Sorcova is a Romanian popular custom, practiced on the morning of 1 January. This custom is very old and is spread throughout the country, being practiced mainly by children. Sorcova is also used to describe the object that characterizes this custom. It consists of a stick or twig decorated with artificial flowers of different colors, wherewith children tap their parents or acquaintances on the back in the morning of New Year, wishing them, in special verses, health and luck. When they begin to say the verses, sorcova is inclined in the direction of the person to whom they address all wishes, sorcova playing the role of a magic wand, endowed with the ability to transmit health, youth and fertility to the vised one; verses are very suggestive in this regard. The text of sorcova, reminiscent of a spell, merely reinforces the movement of sorcova.

== By region ==
This custom varies depending on the ethnographic region.
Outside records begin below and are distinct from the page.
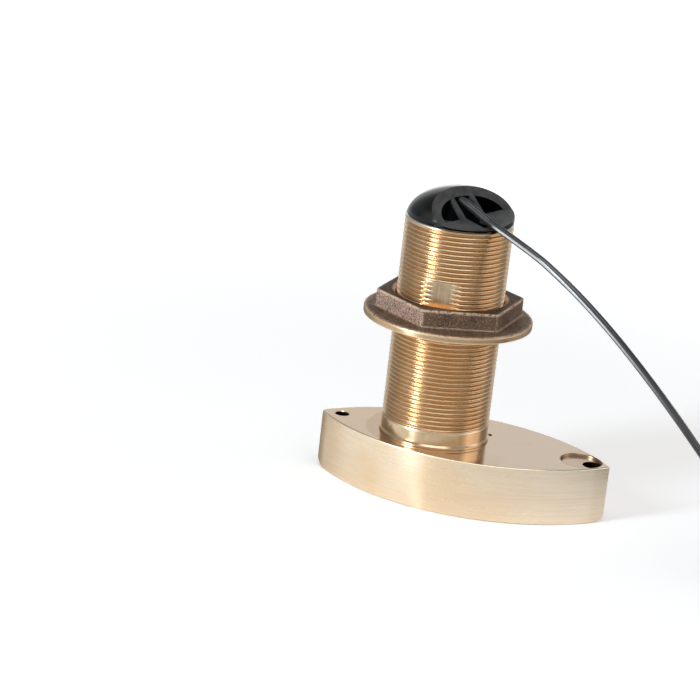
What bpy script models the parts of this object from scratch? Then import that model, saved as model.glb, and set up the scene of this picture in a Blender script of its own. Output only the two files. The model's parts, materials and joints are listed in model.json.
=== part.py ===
"""Bronze through-hull sonar transducer with its hull nut, cable cap and coiled cable.

All sizes are in metres. The origin is on the stem's axis at the flat acoustic face,
+Z runs up the stem and +X points to the longer tip of the base.
"""
import math

import bmesh
import bpy
from mathutils import Matrix, Vector

# Clearance between pieces that touch on the real part
GAP = 0.0003
# How far a cutter runs past the face that it cuts
OVERCUT = 0.002

# Sides of round forms, from the largest to the smallest
ROUND_STEPS = 60
MEDIUM_STEPS = 40
SMALL_STEPS = 32
PLUG_STEPS = 24
TINY_STEPS = 16
PIN_STEPS = 12

# Base casting
BASE_LEFT = 0.0559
BASE_RIGHT = 0.0861
BASE_HALF_WIDTH = 0.0337
BASE_HEIGHT = 0.0272
BASE_EDGE_CHAMFER = 0.0006
TIP_RADIUS_LEFT = 0.0024
TIP_RADIUS_RIGHT = 0.0010
LOWER_CORNER_LEFT = 0.0056
LOWER_CORNER_RIGHT = 0.0032
ARC_STEPS = 36
TIP_STEPS = 6
CORNER_STEPS = 8

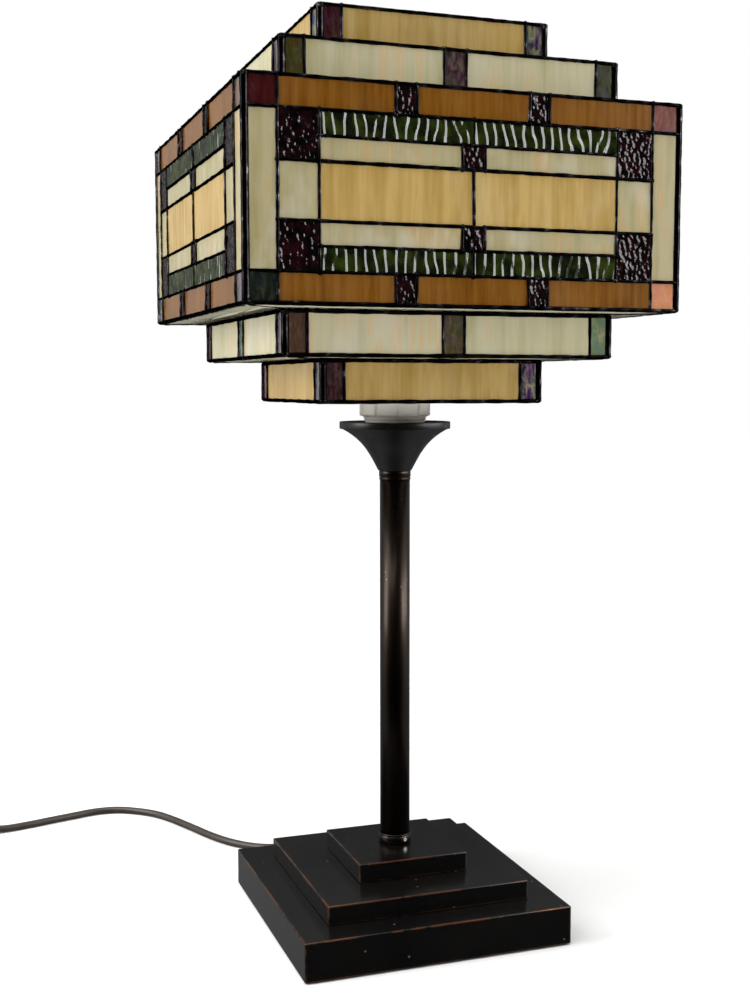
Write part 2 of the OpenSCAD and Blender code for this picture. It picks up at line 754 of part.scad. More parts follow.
base_tier_bottom();
base_tier_middle();
base_tier_top();
base_ballast();
base_cover();
base_felt();
base_screws();
stem_tube();
stem_foot_collar();
foot_grub_screw();
stem_neck_collar();
threaded_rod();
rod_washer();
rod_nut();
flared_cup();
cup_locknut();
holder_dome();
holder_shell();
holder_insert();
holder_screw_shell();
centre_contact();
inner_flex();
shade_ring();
shade_spider();
came_hem();
came_lower();
came_main();
came_upper();
came_crown();
corner_beads();
ledge_beads();
ledge_hem();
ledge_lower();
ledge_upper();
ledge_crown();
glass_honey();
glass_cream_main();
glass_cream_tiers();
glass_amber();
glass_ripple();
glass_hammered();
glass_accent_main();
glass_accent_tiers();
bulb_glass();
bulb_cap();
bulb_contact();
led_filaments();
cord_grommet();
cord_lead();
cord_link();
cord_tail();
cord_coil();
coil_tie();
switch_base();
switch_cover();
switch_rocker();
switch_screws();
plug_body();
plug_pins();
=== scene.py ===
"""Stained glass table lamp: stepped square shade of leaded glass on a flared cup, slim stem and
three-step base. The sections follow the lamp as it is put together, from the table up."""
import math
import random

import bmesh
import bpy
from mathutils import Matrix, Vector, noise


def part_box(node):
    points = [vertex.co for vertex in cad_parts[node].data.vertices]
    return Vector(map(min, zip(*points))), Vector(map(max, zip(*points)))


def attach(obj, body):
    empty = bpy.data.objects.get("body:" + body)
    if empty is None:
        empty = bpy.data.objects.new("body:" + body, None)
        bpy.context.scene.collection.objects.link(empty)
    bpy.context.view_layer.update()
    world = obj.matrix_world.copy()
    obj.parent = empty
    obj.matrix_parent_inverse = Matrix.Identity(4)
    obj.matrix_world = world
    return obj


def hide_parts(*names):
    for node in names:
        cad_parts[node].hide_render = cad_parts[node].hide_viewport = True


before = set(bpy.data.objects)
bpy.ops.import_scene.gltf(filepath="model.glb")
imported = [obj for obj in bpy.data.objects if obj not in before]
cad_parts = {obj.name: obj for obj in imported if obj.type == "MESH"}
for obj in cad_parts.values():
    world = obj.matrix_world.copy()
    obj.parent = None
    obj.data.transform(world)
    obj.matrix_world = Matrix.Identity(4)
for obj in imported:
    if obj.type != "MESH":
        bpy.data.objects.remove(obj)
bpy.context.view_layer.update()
MM = 0.001

# ---------------------------------------------------------------- camera, table and light
# The lamp stands on a white sweep, seen from the front left a little above the shade's hem.
# Wide soft panels at both sides and above give the glass and the gloss paint their edges.
camera_data = bpy.data.cameras.new("camera")
camera = bpy.data.objects.new("camera", camera_data)
bpy.context.scene.collection.objects.link(camera)
bpy.context.scene.camera = camera
camera_data.lens = 48.585
camera_data.shift_x = -0.01985
camera_data.shift_y = 0.02007
camera_data.clip_start = 0.05
camera_data.clip_end = 50
camera_x, camera_y = -0.29984, -0.84204
camera.location = (camera_x, camera_y, 0.35955)
camera.rotation_euler = Vector((0.3338, 0.9374, -0.09928)).to_track_quat("-Z", "Y").to_euler()
camera_side = math.atan2(camera_y, camera_x)


def srgb(code, alpha=1.0):
    """Linear colour from a hex code in sRGB."""
    parts = [int(code[i:i + 2], 16) / 255 for i in (1, 3, 5)]
    return [p / 12.92 if p < 0.04045 else ((p + 0.055) / 1.055) ** 2.4 for p in parts] + [alpha]


def add(tree, kind, sockets=(), stops=(), out=None, **settings):
    """Adds one shader node: settings are its own properties, sockets its values, hex colours or
    links. Returns the output of a name, or else the first one in use."""
    made = tree.nodes.new("ShaderNode" + kind)
    for count, (place, code) in enumerate(stops):
        stop = made.color_ramp.elements[count] if count < 2 else made.color_ramp.elements.new(place)
        stop.position, stop.color = place, srgb(code)
    for key, value in settings.items():
        setattr(made, key, value)
    for key, value in dict(sockets).items():
        if isinstance(value, bpy.types.NodeSocket):
            tree.links.new(value, made.inputs[key])
        else:
            made.inputs[key].default_value = srgb(value) if isinstance(value, str) else value
    return made.outputs[out] if out else next(socket for socket in made.outputs if socket.enabled)


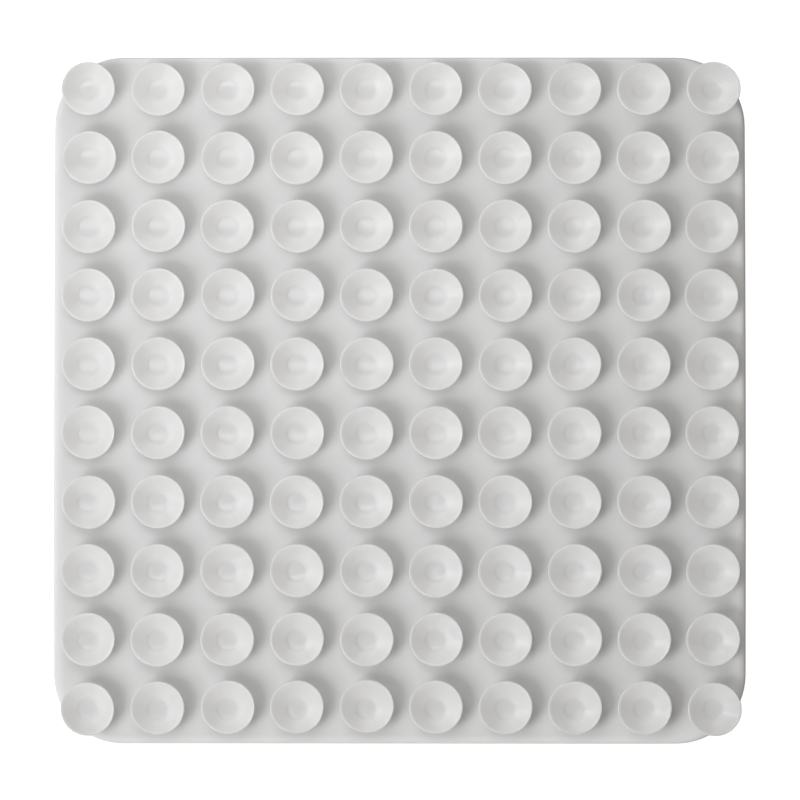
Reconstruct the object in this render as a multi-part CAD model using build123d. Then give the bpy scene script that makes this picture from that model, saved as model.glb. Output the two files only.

In northern Transylvania, children go with sorcova from house to house, wishing health in exchange for local delicacies (cozonac, colac, apples, nuts). In urban areas, it is common for children to receive cash, candies or oranges.

An interesting form of custom can be found in the west of the country (village of Bucium, Bihor County). Children have a fir tree branch decorated with tinsel, candies and țingălău (bell). Whoever does not have a fir tree can go with a stick wrapped in tinsel, on which are held three or four țingălăi. When they enter the house, those with fir tree sing and those with the stick hit rhythmically the floor after melody. Commonly, every child has his sorcova. While reciting, sorcova is moved in the rhythm of versification, sometimes marked by the sound of the bell.

== Etymology ==
The term of sorcova comes from the Bulgarian word surov (tender green), allusion to the budded twig, broken from a tree, especially a fir tree. Some etymologists consider that sorcova derives from the Slavic word sorokŭ (forty): the recitative of sorcova consists of 40 syllabic groups corresponding to the 40 touches of sorcova.